Exercise aim | Reproduce, exactly and in full, only the lines below from the one containing "block = stick_length" through the one containing "before = set(bpy.data.objects)".

Supplied material |
* * * * * * * * *

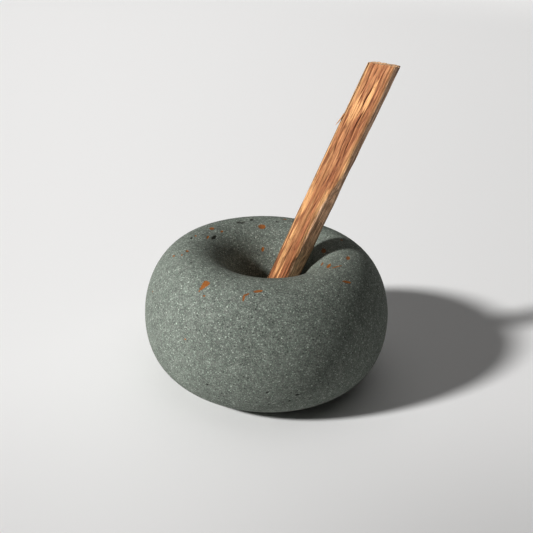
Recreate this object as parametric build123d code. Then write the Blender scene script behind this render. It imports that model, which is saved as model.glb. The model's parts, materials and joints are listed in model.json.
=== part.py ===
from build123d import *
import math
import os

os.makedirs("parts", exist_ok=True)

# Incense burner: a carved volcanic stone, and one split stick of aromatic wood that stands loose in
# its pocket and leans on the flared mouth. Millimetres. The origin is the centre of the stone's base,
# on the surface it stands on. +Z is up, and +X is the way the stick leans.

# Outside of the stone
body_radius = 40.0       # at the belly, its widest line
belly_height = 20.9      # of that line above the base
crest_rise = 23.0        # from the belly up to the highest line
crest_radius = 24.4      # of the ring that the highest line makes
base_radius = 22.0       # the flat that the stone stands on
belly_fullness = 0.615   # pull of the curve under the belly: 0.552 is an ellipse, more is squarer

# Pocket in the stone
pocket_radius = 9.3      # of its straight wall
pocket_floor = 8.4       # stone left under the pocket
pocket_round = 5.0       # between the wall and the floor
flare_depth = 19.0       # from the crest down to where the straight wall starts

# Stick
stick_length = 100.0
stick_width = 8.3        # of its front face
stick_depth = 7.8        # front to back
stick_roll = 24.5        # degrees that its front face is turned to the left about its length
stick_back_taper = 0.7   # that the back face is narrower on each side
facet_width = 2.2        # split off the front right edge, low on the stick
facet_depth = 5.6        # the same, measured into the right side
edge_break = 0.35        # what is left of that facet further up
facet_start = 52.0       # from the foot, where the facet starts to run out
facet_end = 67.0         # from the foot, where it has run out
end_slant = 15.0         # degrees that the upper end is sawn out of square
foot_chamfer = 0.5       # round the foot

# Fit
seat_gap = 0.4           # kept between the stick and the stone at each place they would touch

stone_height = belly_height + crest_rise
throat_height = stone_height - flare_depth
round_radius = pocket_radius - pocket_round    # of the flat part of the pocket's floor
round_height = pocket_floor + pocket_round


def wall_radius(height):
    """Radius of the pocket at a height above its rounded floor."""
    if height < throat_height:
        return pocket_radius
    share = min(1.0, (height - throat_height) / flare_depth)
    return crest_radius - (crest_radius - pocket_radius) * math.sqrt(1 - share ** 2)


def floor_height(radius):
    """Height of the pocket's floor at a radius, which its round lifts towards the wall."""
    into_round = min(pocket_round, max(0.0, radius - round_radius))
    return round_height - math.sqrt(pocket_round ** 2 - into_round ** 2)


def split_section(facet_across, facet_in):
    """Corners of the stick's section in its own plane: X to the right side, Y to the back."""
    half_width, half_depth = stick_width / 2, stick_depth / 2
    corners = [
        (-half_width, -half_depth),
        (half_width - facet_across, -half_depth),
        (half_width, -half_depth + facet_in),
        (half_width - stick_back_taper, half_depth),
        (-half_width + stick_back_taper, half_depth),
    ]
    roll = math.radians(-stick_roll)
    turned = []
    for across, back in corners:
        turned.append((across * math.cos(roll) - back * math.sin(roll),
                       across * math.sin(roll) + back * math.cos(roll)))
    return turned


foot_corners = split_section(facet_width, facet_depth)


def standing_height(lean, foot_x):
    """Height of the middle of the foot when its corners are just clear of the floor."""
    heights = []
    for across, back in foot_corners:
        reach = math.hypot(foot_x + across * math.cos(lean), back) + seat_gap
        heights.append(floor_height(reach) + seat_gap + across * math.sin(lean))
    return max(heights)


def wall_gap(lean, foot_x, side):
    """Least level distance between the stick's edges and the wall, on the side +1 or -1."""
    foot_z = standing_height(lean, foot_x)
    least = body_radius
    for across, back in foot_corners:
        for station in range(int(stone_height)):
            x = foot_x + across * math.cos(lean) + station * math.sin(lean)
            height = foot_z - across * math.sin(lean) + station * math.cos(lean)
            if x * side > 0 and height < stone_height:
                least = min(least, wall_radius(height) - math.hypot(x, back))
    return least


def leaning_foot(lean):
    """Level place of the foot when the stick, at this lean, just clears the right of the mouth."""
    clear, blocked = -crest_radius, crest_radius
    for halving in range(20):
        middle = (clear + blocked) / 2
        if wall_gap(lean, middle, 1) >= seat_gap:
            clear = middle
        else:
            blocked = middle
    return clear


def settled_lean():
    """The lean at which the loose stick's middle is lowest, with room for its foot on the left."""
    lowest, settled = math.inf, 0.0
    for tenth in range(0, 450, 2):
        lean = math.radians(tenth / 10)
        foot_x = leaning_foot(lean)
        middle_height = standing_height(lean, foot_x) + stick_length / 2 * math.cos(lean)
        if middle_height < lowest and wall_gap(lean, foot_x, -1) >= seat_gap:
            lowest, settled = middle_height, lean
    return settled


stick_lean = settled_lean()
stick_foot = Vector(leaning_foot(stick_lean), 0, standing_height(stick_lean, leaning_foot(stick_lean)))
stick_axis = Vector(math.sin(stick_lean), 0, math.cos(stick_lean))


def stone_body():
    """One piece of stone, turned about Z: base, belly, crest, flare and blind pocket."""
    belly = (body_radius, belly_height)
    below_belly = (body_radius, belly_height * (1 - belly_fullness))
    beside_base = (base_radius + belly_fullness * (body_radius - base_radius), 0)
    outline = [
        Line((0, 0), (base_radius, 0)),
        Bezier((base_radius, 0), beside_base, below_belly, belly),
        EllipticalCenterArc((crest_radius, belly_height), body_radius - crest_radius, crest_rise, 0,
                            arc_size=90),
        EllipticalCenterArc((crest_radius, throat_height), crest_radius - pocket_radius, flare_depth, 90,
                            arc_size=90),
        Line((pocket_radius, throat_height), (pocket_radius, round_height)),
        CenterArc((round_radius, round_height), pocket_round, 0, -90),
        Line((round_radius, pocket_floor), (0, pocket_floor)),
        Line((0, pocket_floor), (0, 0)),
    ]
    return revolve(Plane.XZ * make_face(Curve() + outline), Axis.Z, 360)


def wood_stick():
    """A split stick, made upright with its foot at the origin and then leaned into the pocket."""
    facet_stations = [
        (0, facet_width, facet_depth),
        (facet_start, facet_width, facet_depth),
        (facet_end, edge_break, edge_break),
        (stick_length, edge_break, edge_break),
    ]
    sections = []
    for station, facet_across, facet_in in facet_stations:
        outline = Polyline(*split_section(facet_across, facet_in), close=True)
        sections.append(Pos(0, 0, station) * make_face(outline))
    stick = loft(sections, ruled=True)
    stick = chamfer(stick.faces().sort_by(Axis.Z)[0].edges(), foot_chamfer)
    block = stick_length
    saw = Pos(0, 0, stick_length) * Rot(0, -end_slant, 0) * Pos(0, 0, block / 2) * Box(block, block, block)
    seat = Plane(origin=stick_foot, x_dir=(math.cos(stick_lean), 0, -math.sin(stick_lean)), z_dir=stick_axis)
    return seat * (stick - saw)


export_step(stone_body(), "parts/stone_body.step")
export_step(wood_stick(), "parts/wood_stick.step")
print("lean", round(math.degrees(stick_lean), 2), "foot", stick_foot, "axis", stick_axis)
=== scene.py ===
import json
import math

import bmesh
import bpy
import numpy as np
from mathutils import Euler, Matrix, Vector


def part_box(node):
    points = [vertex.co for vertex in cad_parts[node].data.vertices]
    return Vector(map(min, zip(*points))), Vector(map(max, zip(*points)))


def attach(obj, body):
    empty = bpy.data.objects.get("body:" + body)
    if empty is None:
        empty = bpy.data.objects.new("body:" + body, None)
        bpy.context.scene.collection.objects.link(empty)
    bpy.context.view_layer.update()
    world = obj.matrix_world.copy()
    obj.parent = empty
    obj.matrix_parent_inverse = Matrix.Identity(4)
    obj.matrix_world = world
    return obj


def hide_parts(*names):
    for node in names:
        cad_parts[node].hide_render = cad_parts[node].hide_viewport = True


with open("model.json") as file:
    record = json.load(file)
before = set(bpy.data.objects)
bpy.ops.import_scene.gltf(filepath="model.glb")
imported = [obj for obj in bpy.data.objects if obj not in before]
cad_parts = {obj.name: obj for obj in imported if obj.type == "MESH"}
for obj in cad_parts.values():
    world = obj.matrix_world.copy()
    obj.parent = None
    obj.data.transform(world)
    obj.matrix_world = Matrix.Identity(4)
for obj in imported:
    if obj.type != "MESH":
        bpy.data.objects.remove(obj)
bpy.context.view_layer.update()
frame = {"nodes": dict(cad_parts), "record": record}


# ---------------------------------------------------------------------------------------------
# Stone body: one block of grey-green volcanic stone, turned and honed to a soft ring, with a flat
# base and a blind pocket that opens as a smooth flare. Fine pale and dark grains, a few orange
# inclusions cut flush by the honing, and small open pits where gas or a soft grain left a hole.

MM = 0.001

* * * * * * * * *

Answer to the exercise |
    block = stick_length
    saw = Pos(0, 0, stick_length) * Rot(0, -end_slant, 0) * Pos(0, 0, block / 2) * Box(block, block, block)
    seat = Plane(origin=stick_foot, x_dir=(math.cos(stick_lean), 0, -math.sin(stick_lean)), z_dir=stick_axis)
    return seat * (stick - saw)


export_step(stone_body(), "parts/stone_body.step")
export_step(wood_stick(), "parts/wood_stick.step")
print("lean", round(math.degrees(stick_lean), 2), "foot", stick_foot, "axis", stick_axis)
=== scene.py ===
import json
import math

import bmesh
import bpy
import numpy as np
from mathutils import Euler, Matrix, Vector


def part_box(node):
    points = [vertex.co for vertex in cad_parts[node].data.vertices]
    return Vector(map(min, zip(*points))), Vector(map(max, zip(*points)))


def attach(obj, body):
    empty = bpy.data.objects.get("body:" + body)
    if empty is None:
        empty = bpy.data.objects.new("body:" + body, None)
        bpy.context.scene.collection.objects.link(empty)
    bpy.context.view_layer.update()
    world = obj.matrix_world.copy()
    obj.parent = empty
    obj.matrix_parent_inverse = Matrix.Identity(4)
    obj.matrix_world = world
    return obj


def hide_parts(*names):
    for node in names:
        cad_parts[node].hide_render = cad_parts[node].hide_viewport = True


with open("model.json") as file:
    record = json.load(file)
before = set(bpy.data.objects)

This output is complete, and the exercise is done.